And not finding these stockpiles doesn't always reassure me. The following information is from Richard Preston's The Demon in the Freezer (edited and summarized for the sake of brevity):
A secret British-American weapons-inspection team toured four of the main Biopreparat scientific facilities in January 1991....They ran into the same problems that the United Nations inspectors would later run into in Iraq. The Soviet biologists did not want to discuss their work and did not want anyone seeing their laboratories in operation. The inspectors were met with denials, evasions, time-wasting bureaucracy, stupefying, alcohol-laden meals that stretched on for hours, snarled transportation arrangements, and endless speeches about friendship and international cooperation. [emphasis mine]
The end result of the visit was that while visiting Vector, a site for the study of viruses, they were told by one of the scientists that work with the smallpox virus was going on there. This, of course, was highly illegal as the only two places in the world that were supposed to even have smallpox were the CDC and the Moscow Institute. The team pressed the issue and was ordered to leave. Later, they were told the scientist was "mistaken." By the way...there were no "stockpiles" found, yet Christopher Davis, the head of the team said "The fact is, they had been testing smallpox in their explosion test chamber the week before we arrived."
Later on, a Soviet defector described "a huge program broken into secret compartments. Very few people inside the program knew it's scope. Because it was compartmentalized and secret, it had the potential to fall apart into smaller pieces, and the world might never know where all the pieces had gone." [emphasis mine]
Jump to three years later.
The Soviets, still busy at work in the Vector site, build "a three-hundred gallon tank that looks something like a water heater." Later, in 1999 visiting inspectors would be told it was for "sewage-treatment." In reality, it was a bioreactor, a breeding ground for viruses grown in a big soup of monkey cells, which could then be extracted along with the liquid in the tank.
A single run of the reactor would have produced approximately one hundred trillion lethal doses of variola major--enough smallpox to give each person on the planet around two thousand infective doses of smallpox. [emphasis mine]
To put that in perspective, the World Health Organization has less than one dose of smallpox vaccine for every 12,000 people on Earth. Not that it matters anyway. The smallpox virus in Vector was likely "heated up," meaning that it was purposefully bred to be resistant to vaccines. The WHO's vaccine would likely be useless.

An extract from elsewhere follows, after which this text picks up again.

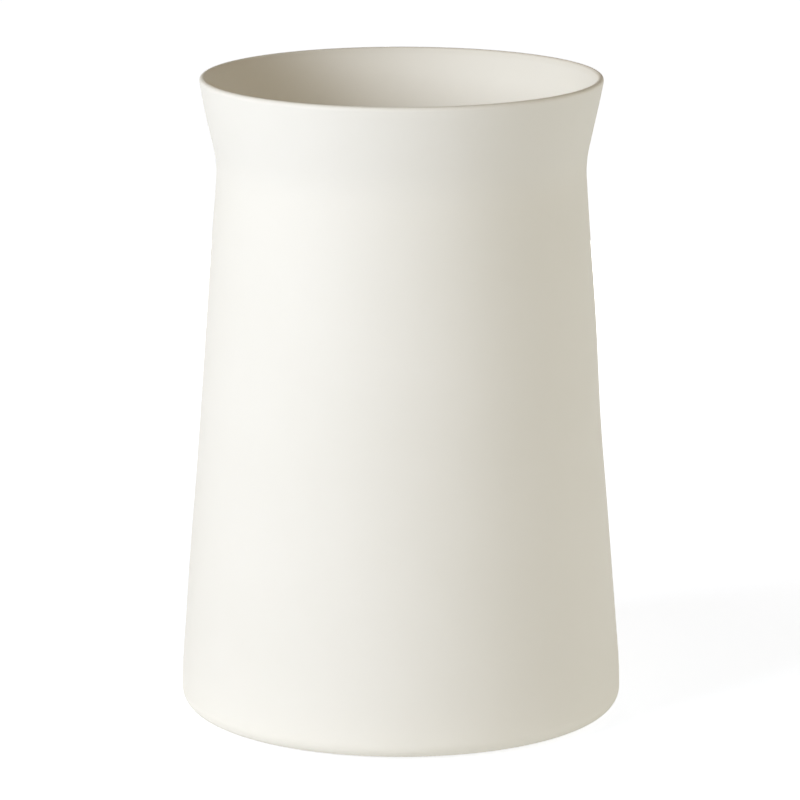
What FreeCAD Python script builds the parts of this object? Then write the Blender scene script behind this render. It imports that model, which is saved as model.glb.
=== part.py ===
import FreeCAD, Part

import math
import os

import Sketcher
from FreeCAD import Vector

# Trumpet vase: one slip-cast vessel of revolution that stands on round rubber pads.
# Millimetres and degrees, +Z up. The origin is on the surface that the vase stands on,
# on the vessel's axis. Each outline is drawn in a vertical plane: x is the distance from
# the axis, y the height.

# Driving dimensions: name, value, what it sets
DIMENSIONS = (
    ("vessel_height", 300.0, "foot to rim, without the pads"),
    ("belly_radius", 104.0, "widest radius, at the top of the foot's rounded corner"),
    ("corner_radius", 8.0, "rounded corner between the foot and the wall"),
    ("shoulder_curve", 220.0, "radius of the outward bulge just above the corner"),
    ("wall_bow", 0.8, "belly to waist, how far the knee of the long wall lies inside the straight line"),
    ("waist_inset", 17.5, "belly's radius less the narrowest radius"),
    ("waist_depth", 44.0, "rim down to the narrowest place"),
    ("waist_curve", 55.0, "radius of the bend from the wall to the flare"),
    ("flare_angle", 12.2, "lean of the flared mouth from upright"),
    ("wall_thickness", 3.0, "cast wall, measured level on the long wall and square on the flare"),
    ("lip_crest_share", 0.33, "round on top of the lip, as a share of the wall"),
    ("lip_roll_share", 1.33, "softened outer edge of the lip, as a share of the wall"),
    ("floor_thickness", 4.5, "recess to the inside of the bottom"),
    ("inner_corner", 10.0, "inside round between floor and wall"),
    ("recess_depth", 2.5, "hollow under the floor"),
    ("ring_width", 16.0, "flat face of the foot ring"),
    ("pad_diameter", 10.0, "self-adhesive rubber pad"),
    ("pad_thickness", 1.5, "rubber pad"),
    ("pad_edge", 0.5, "rounded lower edge of a pad"),
    ("pad_count", 4, "pads, evenly spaced round the foot ring"),
)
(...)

Do we need to find "stockpiles" of these substances? According to Preston, one MIRV missile is capable of delivering forty-five pounds of smallpox. That's it--forty-five pounds. Seem like a lot? It's not. Preston relates the story of a smallpox infected patient that (before anyone knows what illness he has) disobeys hospital rules and opens a window to smoke. The draft created from that open window acts like a chimney, and funnels the air from the patient's room through the hospital. The breath from that one patient creates nineteen new cases of smallpox over three floors. In a hospital.
Of course, smallpox is one of the most virulent substances to have ever existed. But many of the other biological weapons can be just as devastating. That forty-five pounds of smallpox would have likely wiped out a city before it could react, and without a feasible vaccine, would have ripped through the country and then, depending on how secure the borders were, spread like wildfire into neighboring countries. That's why some of the tightest security in the world protects mere vials of the stuff. A little goes a long way.
So next time you get involved in a conversation about WMDs in Iraq or elsewhere, remind yourself of two things: 1) One doesn't need much to create a great deal of damage, and 2) Even if you have to destroy it to hide it, as long as you keep a little bit you can always make more.
NOTE: All of this is in regards to biological weapons. Chemical weapons are a bit different in that the production is somewhat different, a larger amount would likely be required, and they are generally contained within the delivery area. To the best of my knowledge, no one has suggested that Iraq had smallpox among their arsenal. My examination is merely presented as a "worst-case" scenario. Although I will point out that since the collapse of the Soviet Union, I'm not sure that the idea of buying Soviet smallpox on the black market is any less ridiculous than the idea of buying old nukes. Pleasant dreams.